**Aim of the task:** Reproduce the listing below without any change.

**Given data:**

** BEGIN **

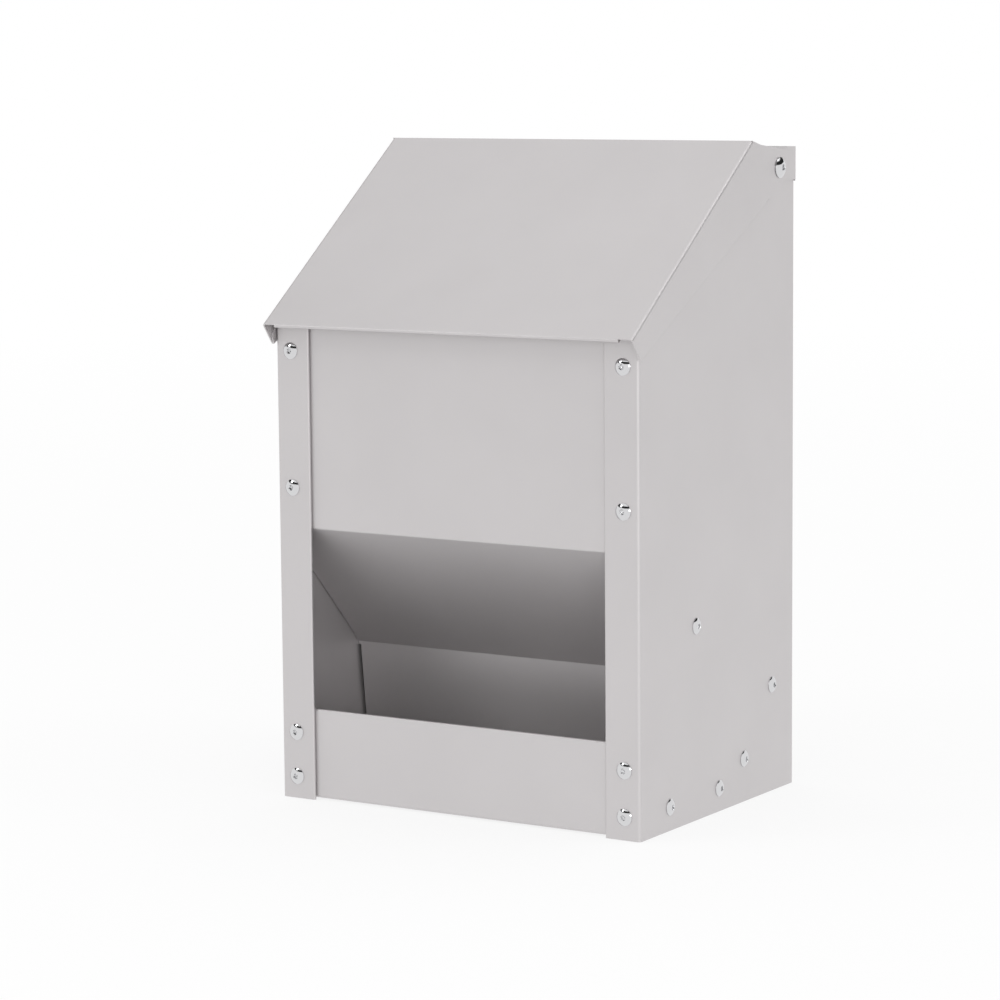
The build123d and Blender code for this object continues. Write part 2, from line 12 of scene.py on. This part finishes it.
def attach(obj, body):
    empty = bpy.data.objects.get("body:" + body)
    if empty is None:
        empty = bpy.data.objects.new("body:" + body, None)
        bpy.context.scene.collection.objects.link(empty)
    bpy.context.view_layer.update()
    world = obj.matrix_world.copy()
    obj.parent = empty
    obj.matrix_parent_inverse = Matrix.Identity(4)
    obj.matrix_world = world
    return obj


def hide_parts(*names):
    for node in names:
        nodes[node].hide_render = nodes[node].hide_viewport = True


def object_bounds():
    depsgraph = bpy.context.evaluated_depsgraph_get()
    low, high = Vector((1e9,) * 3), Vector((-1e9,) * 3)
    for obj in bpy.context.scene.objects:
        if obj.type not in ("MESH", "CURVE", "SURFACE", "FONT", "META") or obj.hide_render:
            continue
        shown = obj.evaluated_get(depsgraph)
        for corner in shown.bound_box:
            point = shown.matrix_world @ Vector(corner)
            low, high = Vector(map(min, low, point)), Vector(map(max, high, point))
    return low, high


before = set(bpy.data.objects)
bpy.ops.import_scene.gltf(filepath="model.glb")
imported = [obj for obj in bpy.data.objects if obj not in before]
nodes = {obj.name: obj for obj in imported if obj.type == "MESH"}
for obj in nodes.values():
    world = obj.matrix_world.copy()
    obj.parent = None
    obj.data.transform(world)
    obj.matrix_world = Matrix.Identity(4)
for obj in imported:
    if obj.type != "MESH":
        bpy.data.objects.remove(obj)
cad_low, cad_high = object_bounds()
MM = 0.001

# Camera, at the photograph's place
CAMERA_PLACE = (1.26324, -2.059155, 0.52539)
CAMERA_AZIMUTH = 32.0972
CAMERA_DOWN = 7.4896
CAMERA_ROLL = -0.4831
CAMERA_LENS = 124.98
CAMERA_SENSOR = 36.0

# Fasteners
SEGMENTS = 48
SCREW_HEAD_HEIGHT = 2.1 * MM
HINGE_HEAD_HEIGHT = 2.9 * MM
SCREW_THREAD_PITCH = 0.8 * MM
HINGE_THREAD_PITCH = 1.0 * MM
SHANK_SHARE = 0.417
SOCKET_SHARE = 0.53
SOCKET_DEPTH_SHARE = 0.66
NUT_BORE_SHARE = 0.61
LOCK_NUT_BORE_SHARE = 0.61
COLLAR_SHARE = 0.27
WASHER_BORE_SHARE = 0.51

# Colours, as linear values
SHEET_TONE = (0.59, 0.57, 0.574)
SHEET_METALLIC = 0.7
SHEET_ROUGHNESS = (0.445, 0.455)
PLATING_ROUGHNESS = (0.05, 0.09)
PLATING_TONE = (0.66, 0.66, 0.67)
FLOOR_TONE = 0.85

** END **

**Task output:**
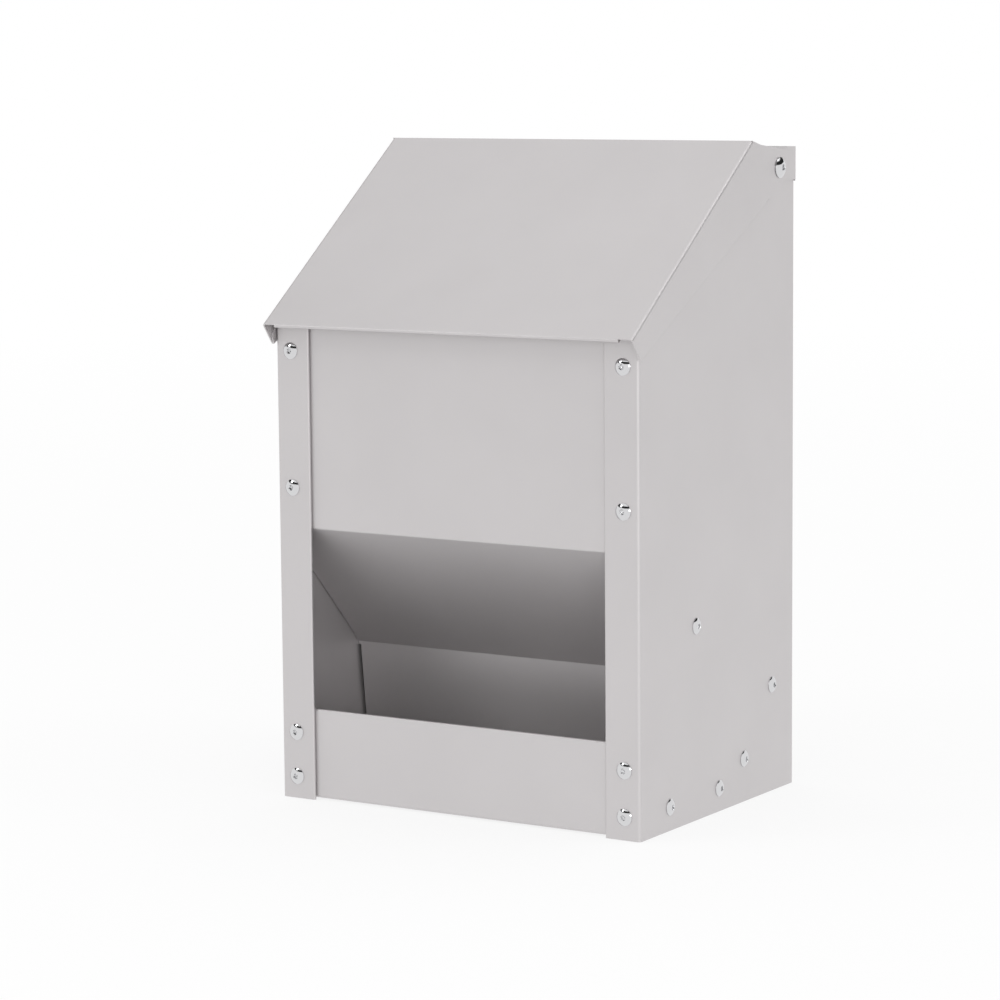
The build123d and Blender code for this object continues. Write part 2, from line 12 of scene.py on. This part finishes it.
def attach(obj, body):
    empty = bpy.data.objects.get("body:" + body)
    if empty is None:
        empty = bpy.data.objects.new("body:" + body, None)
        bpy.context.scene.collection.objects.link(empty)
    bpy.context.view_layer.update()
    world = obj.matrix_world.copy()
    obj.parent = empty
    obj.matrix_parent_inverse = Matrix.Identity(4)
    obj.matrix_world = world
    return obj


def hide_parts(*names):
    for node in names:
        nodes[node].hide_render = nodes[node].hide_viewport = True


def object_bounds():
    depsgraph = bpy.context.evaluated_depsgraph_get()
    low, high = Vector((1e9,) * 3), Vector((-1e9,) * 3)
    for obj in bpy.context.scene.objects:
        if obj.type not in ("MESH", "CURVE", "SURFACE", "FONT", "META") or obj.hide_render:
            continue
        shown = obj.evaluated_get(depsgraph)
        for corner in shown.bound_box:
            point = shown.matrix_world @ Vector(corner)
            low, high = Vector(map(min, low, point)), Vector(map(max, high, point))
    return low, high


before = set(bpy.data.objects)
bpy.ops.import_scene.gltf(filepath="model.glb")
imported = [obj for obj in bpy.data.objects if obj not in before]
nodes = {obj.name: obj for obj in imported if obj.type == "MESH"}
for obj in nodes.values():
    world = obj.matrix_world.copy()
    obj.parent = None
    obj.data.transform(world)
    obj.matrix_world = Matrix.Identity(4)
for obj in imported:
    if obj.type != "MESH":
        bpy.data.objects.remove(obj)
cad_low, cad_high = object_bounds()
MM = 0.001

# Camera, at the photograph's place
CAMERA_PLACE = (1.26324, -2.059155, 0.52539)
CAMERA_AZIMUTH = 32.0972
CAMERA_DOWN = 7.4896
CAMERA_ROLL = -0.4831
CAMERA_LENS = 124.98
CAMERA_SENSOR = 36.0

# Fasteners
SEGMENTS = 48
SCREW_HEAD_HEIGHT = 2.1 * MM
HINGE_HEAD_HEIGHT = 2.9 * MM
SCREW_THREAD_PITCH = 0.8 * MM
HINGE_THREAD_PITCH = 1.0 * MM
SHANK_SHARE = 0.417
SOCKET_SHARE = 0.53
SOCKET_DEPTH_SHARE = 0.66
NUT_BORE_SHARE = 0.61
LOCK_NUT_BORE_SHARE = 0.61
COLLAR_SHARE = 0.27
WASHER_BORE_SHARE = 0.51

# Colours, as linear values
SHEET_TONE = (0.59, 0.57, 0.574)
SHEET_METALLIC = 0.7
SHEET_ROUGHNESS = (0.445, 0.455)
PLATING_ROUGHNESS = (0.05, 0.09)
PLATING_TONE = (0.66, 0.66, 0.67)
FLOOR_TONE = 0.85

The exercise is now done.